Meskipun sebagian alasan pelarangan itu masuk akal, namun karena Ahok
menyinggung hal yang sensitif (urusan agama), maka kebijakannya
tersebut menyinggung perasaan keberagamaan seseorang. Melarang
pemotongan hewan kurban di sekolah misalnya, disebutkan alasannya karena
dapat mempengaruhi psikologis siswa melihat hewan dipotong. Namun Ahok
lupa, pemotongan hewan kurban di masjid-masjid pun disaksikan oleh
banyak anak-anak, dan selama ini tidak pernah terdengar kasus traumatis
pada anak-anak melihat pemotongan hewan kurban. Pemotongan hewan kurban
di sekolah adalah sarana pendidikan untuk menanamkan semangat berkurban
kepada anak sejak dini.
Selain kebijakan Ahok yang sensitif, sikap dan pernyataan-pernyataan
Ahook sendiri yang arogan memicu kebencian dan sakit hati bagi sebagian
orang. Ahok sering melontarkan kata-kata kasar, asal njeplak,
menantang, emosional, bahkan cenderung melanggar hukum. Usulannya kepada
polisi untuk menembak mati pelaku demo yang membuat onar jelas sekali
bertentangan dengan hukum. Polisi tidak bisa menembak mati begitu saja
pelaku rusuh. Ada prosedur tetapnya untuk menindak pelaku kerusuhan. Mau
jadi apa pemimpin rakyat kalau setiap ada kerusuhan langsung meminta
tembak mati perusuh? Itu adalah ciri pemimin yang zalim. Seorang
pemimpin adalah pelindung masyarakat yang dipimpinnya, bukan membasminya
meskipun berbeda pandangan.
Saya melihat Ahok terkesan “besar kepala” dan berada di atas angin
karena ia merasa didukung oleh media dan netizen. Ahok dan Jokowi adalah
tokoh yang besar oleh media. Gaya Ahok yang apa adanya, tidak
basa-basi, ceplas-ceplos, berani, dan sebagainya, dianggap tipe pemimpin
yang out of the box, sehingga menimbulkan simpati bagi sebagian orang yang sudah muak dengan perilaku korupsi dan jaim para pejabat di negeri ini.
Lain Ahok lain pula FPI. Sikap FPI yang arogan menolak Ahok secara
berlebihan adalah tindakan yang salah serta bertentangan dengan ajaran
Islam itu sendiri. Mencaci maki Ahok dengan kata-kata kasar hanya akan
menimbulkan antipati bagi orang lain, termasuk dari orang Islam sendiri.

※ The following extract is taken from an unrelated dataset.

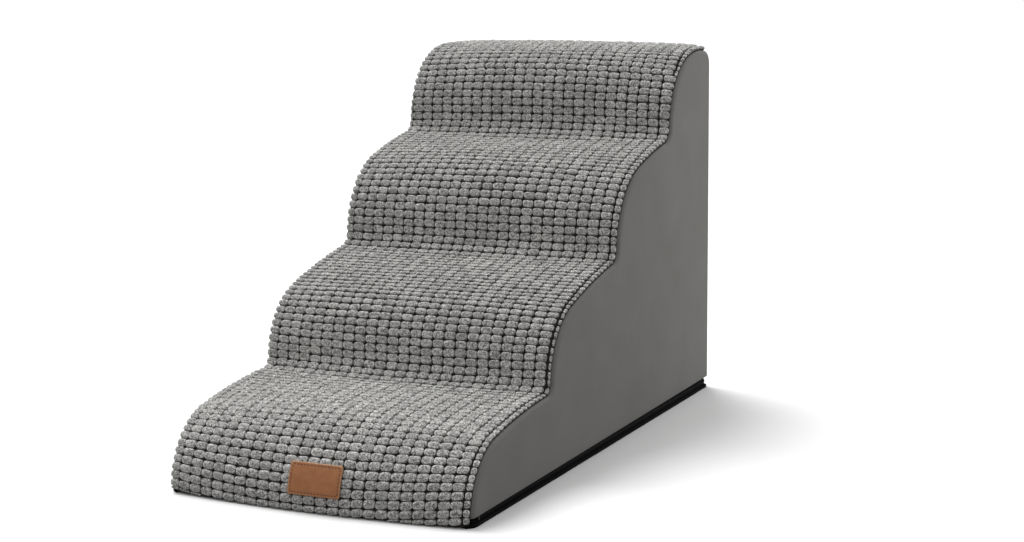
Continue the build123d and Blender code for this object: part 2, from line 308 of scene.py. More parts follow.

Tidak setuju dengan Ahok tidaklah dilarang, melakukan demo juga tidak
dilarang, namun semuanya harus dilakukan dengan cara-cara yang
konstitusional, santun, beretika, dan tidak menggunakan aksi kekerasan.
Ada salurannya jika menolak, yaitu melalui wakil-wakil rakyat d DPRD
DKI.
Mempersoalkan Ahok sebagai Cina dan Kristen yang tidak boleh menjadi
Gubernur Jakarta bertentangan dengan konstitusi kita. Di dalam UUD semua
orang berkedudukan sama di hadapan hukum, maka tidak ada alasan menolak
Ahok menjadi Gubernur hanya karena suku dan agama. DKI Jakarta pernah
dipimpin oleh gubernur yang bukan orang Islam, yaitu Henk Ngantung, dan
menurut catatan sejarah tidak ada aksi penolakan waktu itu (mungkin
karena karakter Henk Ngantung tidak seperti Ahok). Seharusnya pihak yang
menolak menyadari bahwa setelah Jokowi menjadi Presien, maka
penggantinya adalah wakilnya, dalam hal ini Ahok.
Saya sendiri tidak sepakat dengan penolakan FPI kepada Ahok karena
alasan yang bersifat primordial. Meskipun saya bukan warga DKI, saya
tidak berkeberatan Ahok menjadi Gubernur menggantikan Jokowi.
Konsekuensi hukum setelah Jokowi menjadi Presiden adalah Ahok yang
menggantikannya sebagai gubernur. Kita harus sadar dan paham akan hal
itu, tidak boleh membantahnya. Di luar alasan itu, menurut pengamatan
saya Ahok adalah orang yang baik, tulus, dan sosok pekerja.
Namun, saya bisa memahami jika penolakan FPI dan ormas lainnya
terhadap Ahok dipicu oleh pernyataan-pernyataan dan kebijakan Ahok yang
menyinggung atau bersifat sensitif. Maka menurut saya, ke depan nanti
FPI dan Ahok hendaklah sama-sama memperbaiki sikap. FPI harus lebih
santun dan beretika dalam melakukan demo, sebaliknya Ahok harus lebih
sabar dan dapat mengontrol dirinya (terutama menjaga mulutnya). Saya
sependapat dengan pernyataan Ketua PBNU, K.H. Agiel Siradj,
bahwa Ahok harus bersikap lebih sabar dalam berkomunikasi dengan pihak
lain, jangan sampai ia membuat orang lain sakit hati dengan
kata-katanya. Selalu marah-marah, menggebrak meja, dan berkata kasar
dapat menimbulkan antipati dan kemarahan terpendam bagi orang lain. Ahok
juga harus lebih peka jika mengeluarkkan kebijakan yang berkaitan
dengan rasa keberagamaan. Dia dapat berkonsultasi dengan MUI, para
ustad, atau para habib yang menjadi panutan warga muslim DKI.
Bagaimanapun Ahok juga adalah pemimpin ulama dan para habib di DKI,
selain tentu saja sebagai pengayom masyarakat.